Na estratégia de Watts, as eleições dos Estados Unidos são um marco decisivo:

“A eleição dos Estados Unidos também teve uma virada fascinante com a ascensão de Kamala Harris – uma mulher negra com um impressionante histórico climático – como candidata a presidenta pelo Partido Democrata, contra Donald Trump, que se comprometeu com a indústria petrolífera e já recebeu financiamentos de fontes russas. Se ele ganhar, vai ser o “fim de jogo” para o clima, de acordo com o influente cientista Michael Mann. Se ela ganhar, o mundo ainda poderá ter meia chance.”

Dentro desse discurso, nós devemos depositar nossas esperanças nas eleições dos Estados Unidos, apoiando um dos candidatos em nome do programa de transformação. Atitude ideológica mais amigável e esperançosa do que a reservada aos outros atores citados no texto — árabes, russos, brasileiros e venezuelanos (também criticados pela produção de petróleo).

No fim, o projeto visionário da Sumaúma — espaço onde a identidade do Brasil é questionada em função de princípios "decoloniais" — não é tão dissidente em relação à geopolítica dos Estados Unidos.   Por coincidência ou não, a política dos Estados Unidos já está voltada contra os grandes produtores energéticos, e já vimos as consequências disso para os russos e para os árabes.

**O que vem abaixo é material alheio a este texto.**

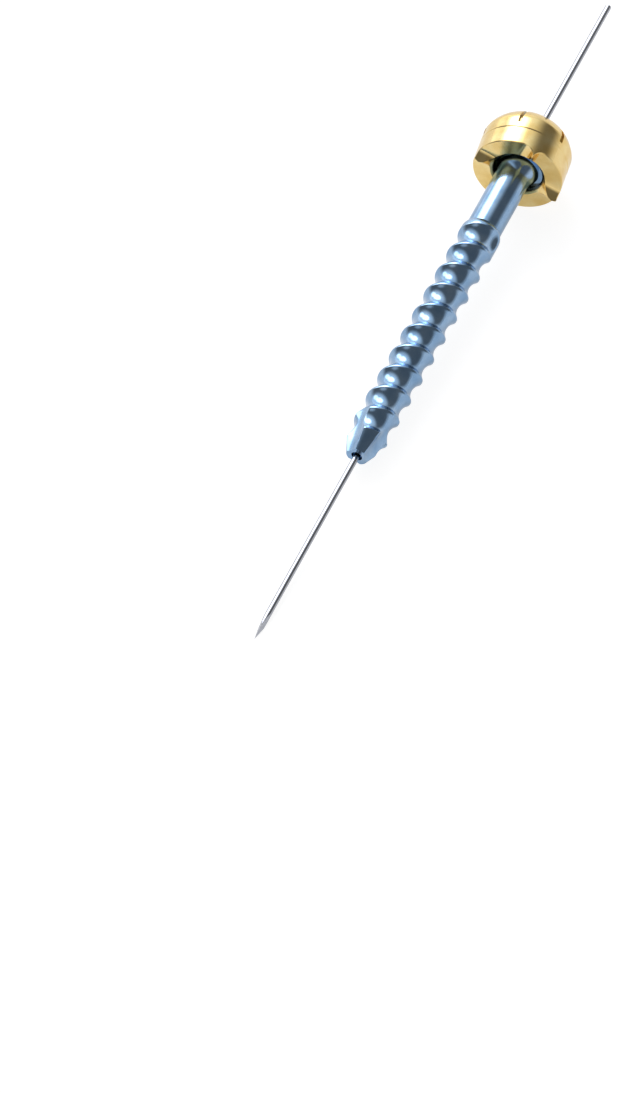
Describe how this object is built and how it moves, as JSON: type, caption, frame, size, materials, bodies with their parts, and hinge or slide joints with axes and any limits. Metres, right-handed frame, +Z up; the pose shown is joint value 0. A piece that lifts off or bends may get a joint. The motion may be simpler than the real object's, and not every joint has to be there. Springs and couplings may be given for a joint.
{
  "type": "facet screw",
  "caption": "Cannulated bone screw with a fluted tip, round-grooved thread and ball head, held in a toothed polyaxial washer and threaded over a pointed guide wire.",
  "frame": {"origin": "on the table under the middle of the whole object as it lies at rest", "axes": "+X along the wire towards the screw's head and the wire's free end, -X towards the pointed tip, +Z up from the table"},
  "size_m": [0.1094, 0.0122, 0.0116],
  "materials": {
    "blue_anodised_titanium": "polished, blue anodised",
    "gold_anodised_titanium": "polished, gold anodised",
    "polished_wire_steel": "polished"
  },
  "bodies": {
    "screw": {"screw": "blue_anodised_titanium"},
    "washer": {"washer_toothed_ring": "gold_anodised_titanium", "washer_cap_ring": "gold_anodised_titanium"},
    "wire": {"guide_wire": "polished_wire_steel"}
  },
  "joints": [
    {"name": "washer_tilt", "type": "hinge", "parent": "screw", "child": "washer", "pos_m": [0.02749, 0.00005, 0.0058], "axis": [-0.0611, 0.4462, 0.8929], "range_deg": [-23.7, 6.3]},
    {"name": "wire_slide", "type": "slide", "parent": "screw", "child": "wire", "axis": [0.9977, 0, 0.0683], "range_m": [-0.018, 0.03]}
  ]
}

Esperamos que o protecionismo instrumentalizado contra a agropecuária brasileira não tenha consequências tão drásticas para o futuro de nosso país. 

A proposta com verniz revolucionário não contradiz as tendências dominantes da geopolítica global. Apesar de todo o discurso radical, os militantes estendem as mãos aos senhores de sempre. Tudo precisa mudar para tudo permanecer igual.

Repetimos uma pergunta que ainda será feita muitas vezes: chegou a época de um imperialismo verde?